The company's original leading actress, Maire Nic Shiubhlaigh, was a key member of Cumann na mBan, and took charge of the women in Jacob's biscuit factory, while actor Arthur Shields fought in the GPO. Arthur's brother William was better known by his stage name, Barry Fitzgerald, who went on to win an Oscar for his role in Going My Way.

"On Easter Sunday Arthur returned from the Abbey's English tour," says Mairead. "On Monday, he got permission to drop off a script at the Abbey before reporting to James Connolly at the GPO. It's believed to have been the script for The Spancel of Death, a story of witchcraft by Mayo playwright TH Nally, which was to premiere on Easter Tuesday.

Actors were never given an entire script in those days, as it was too expensive to print. Instead they were given only their part.

"After the Rising, Arthur served time in Frongoch prison in Wales, but he was back treading the boards that September, and went on to become a Hollywood star in the 1930s. To this day, The Spancel of Death has never performed at the Abbey and is now known as 'the play that never played.'"

But it wasn't just the Abbey actors who were active in the Rising; many behind the scenes were also involved.
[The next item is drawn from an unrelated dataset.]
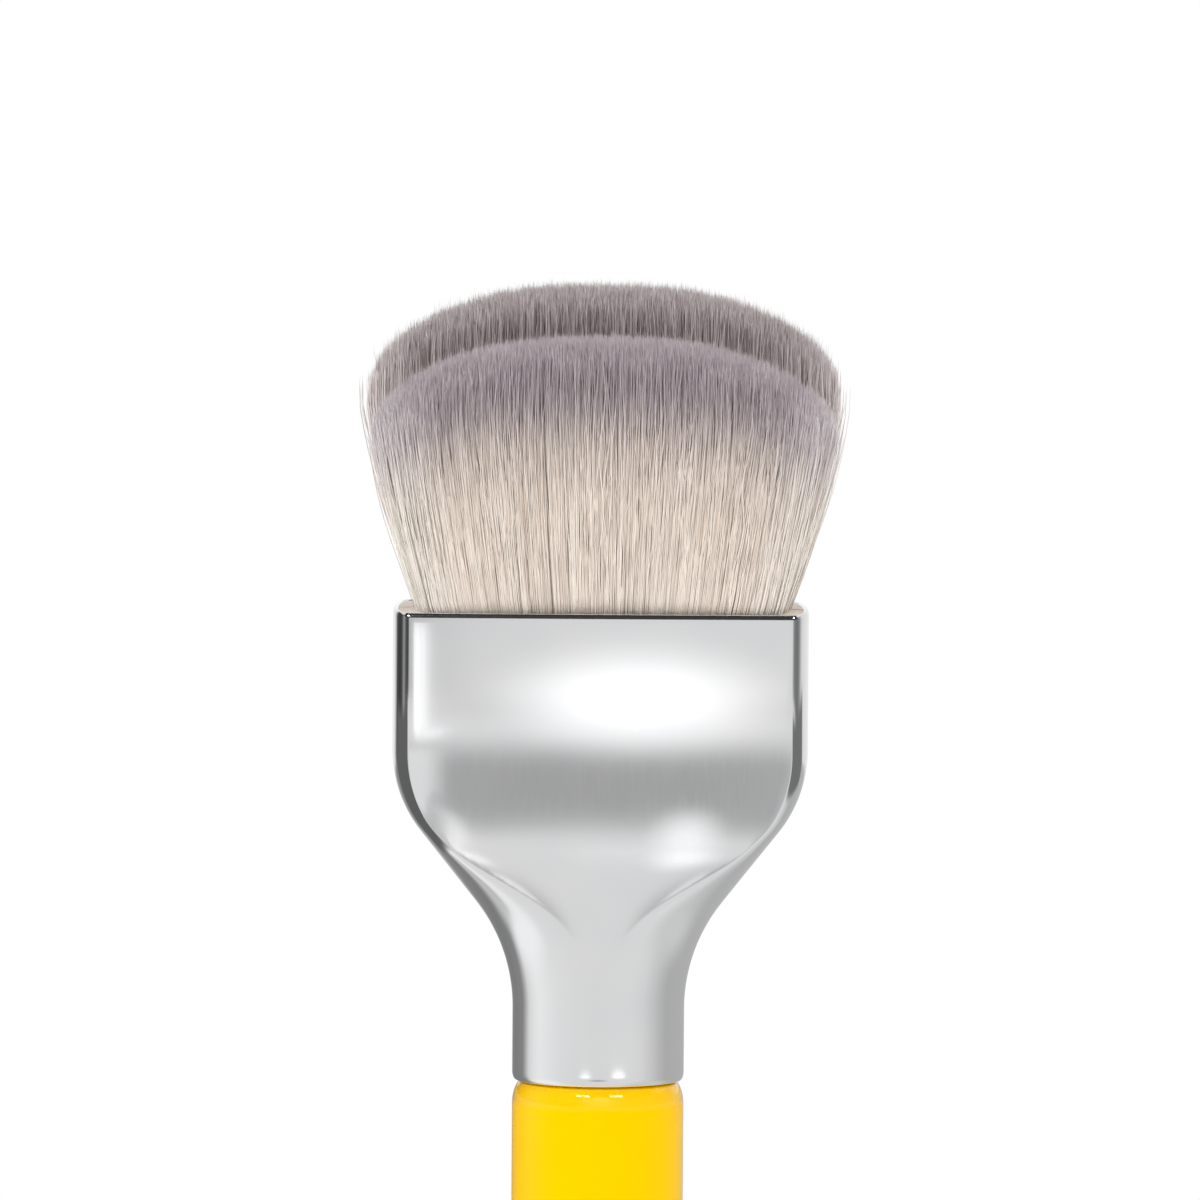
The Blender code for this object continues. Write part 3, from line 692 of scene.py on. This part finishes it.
filamentDesign = {
    "count": 38000,  # filaments in each tuft
    "rootDepth": 0.6 * mm,  # they start this far inside the mouth
    "shellDepth": 1.0 * mm,  # the ones this near the outside are made whole
    "innerLength": 7.0 * mm,  # the others only where their tips show
    "wholeRings": 12, "innerRings": 4,
    "radius": 0.046 * mm,
    "girth": (0.8, 1.15),  # thinnest and thickest, as shares of that
    "taperLength": 4.0 * mm,
    "taperPower": 0.7,
    "tipShare": 0.3,  # of its radius, which the taper runs down to
    "tipLength": 0.9 * mm,  # the end of the filament, which catches the light and is painted paler there as a painted highlight
    "paintedTipHighlight": 0.22,  # painted highlight: how much paler the tip is painted
    "tipHighlightFootShare": 0.4,  # share of that painted highlight at the foot of the tip
    "tipScatter": 0.24 * mm,
    "tipLimits": (-0.6 * mm, 0.5 * mm),  # of that scatter, down and up
    "tone": 0.47,  # usual, from 0 for the darkest to 1 for the palest
    "toneLimits": (0.01, 0.62),
    "clumpTone": 0.05,  # how much it varies from clump to clump
    "shortShare": 0.45,  # filaments that end lower than the rest
    "shortBy": 1.5 * mm,
    "shortMost": 5.0 * mm,
    "clumpSpacing": 0.55 * mm,
    "clumpPull": (0.0, 0.14),  # least and most that a clump draws together
    "clumpScatter": 0.09 * mm,
    "searchBlocks": 80,  # in which the nearest clumps are found, to spare memory
    "bend": 0.75 * mm,  # at the crown
    "strayShare": 0.012,
    "strayBend": 0.8 * mm,
    "waver": 0.14 * mm,  # size of the slow waves along it
    "waverLength": (7.0 * mm, 16.0 * mm),
    "waverHeight": 5.0 * mm,  # over which it grows above the mouth
    "sideThinning": 0.03,  # the tuft thins out over this share of its width
    "thinningPower": 4,  # and more so the nearer they are to the sides
    "thinningInset": 1.4,  # thinnings by which its solid part is narrower
    "furthest": 1.03,  # half widths that a filament may stand out
    "edgeFrom": 0.9,  # beyond this share of the half width
    "edgeBendShare": 0.3,  # filaments bend outwards by only this share
    "paintedSideLight": 0.7,  # painted side light: how much paler the last filaments at the sides are painted, as if lit from the side
    "sideLightFrom": 0.8,  # from this share of the half width
    "sideLightTone": 0.95,  # what their tone runs up to
    "mapAcross": (0.0, 0.012, 0.024),  # where its three sides lie in the map beside its tone
    "mapUp": (0.0, 0.004, 0.0),
    "mapLimits": (0.001, 0.999),
    "pieces": 6,  # pieces across each tuft, which keeps each one light
}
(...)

Prompter Barney Murphy fought in the Four Courts, and usherette Ellen (Nellie) Bushell, was stationed at Jacob's factory, as was stage hand Peadar Kearney, who wrote the national anthem.

Between the nightly curfew imposed immediately after the Rising, and the fact that many of its key players were in prison, the Abbey Theatre didn't reopen for some weeks and when it did, relations between the manager and his players were strained.

It wasn't helped by Ervine announcing his biggest regret of the Rising was that the British naval ship the Helga didn't train her guns on the Abbey and blow the theatre sky high.

"That was partly because the British Government would issue compensation for buildings damaged during the insurrection and owners could use the money to expand their premises. Apart from a couple of smashed windows, the Abbey remained intact, perhaps infuriatingly for Ervine."

When he put actors on notice for not turning up for rehearsals, they went on strike and the company temporarily disbanded. Ervine enlisted with the Dublin Fusiliers and lost a leg while fighting in Flanders.

In her research into the history of the theatre, Mairead says she became intrigued by the preponderence of poets, playwrights, actors and behind-the-scenes staff who were revolutionaries at that time.

"I wonder how much of what they saw here might have helped to radicalise them. Part of the mission of the Abbey Theatre since it opened in 1904 was to put the deeper thoughts and emotions of Ireland on the stage, and I wonder if that influenced the people who worked there. Did art inform their political beliefs?"

Undoubtedly, tales of heroic nationalism were part of the cultural revival that went hand in hand with the political revolution of the time, but nobody could have foreseen the accuracy of some productions put on years before the Rising took place.

"Rebel leader Thomas MacDonagh's play, When the Dawn is Come, which premiered in 1908, was set in the future, at a time of insurrection, and featured seven captains of the Irish Insurgent Army," says Mairead.

"And in 1913, a play ironically called The Post Office translated by Yeats from Indian poet Rabindranath Tagore's work, dealt with themes of liberation from captivity.

"Conscious though I am of looking back with 20:20 vision, you have to wonder if it was with some kind of prescience that these plays predicted such detail of what was to happen years later."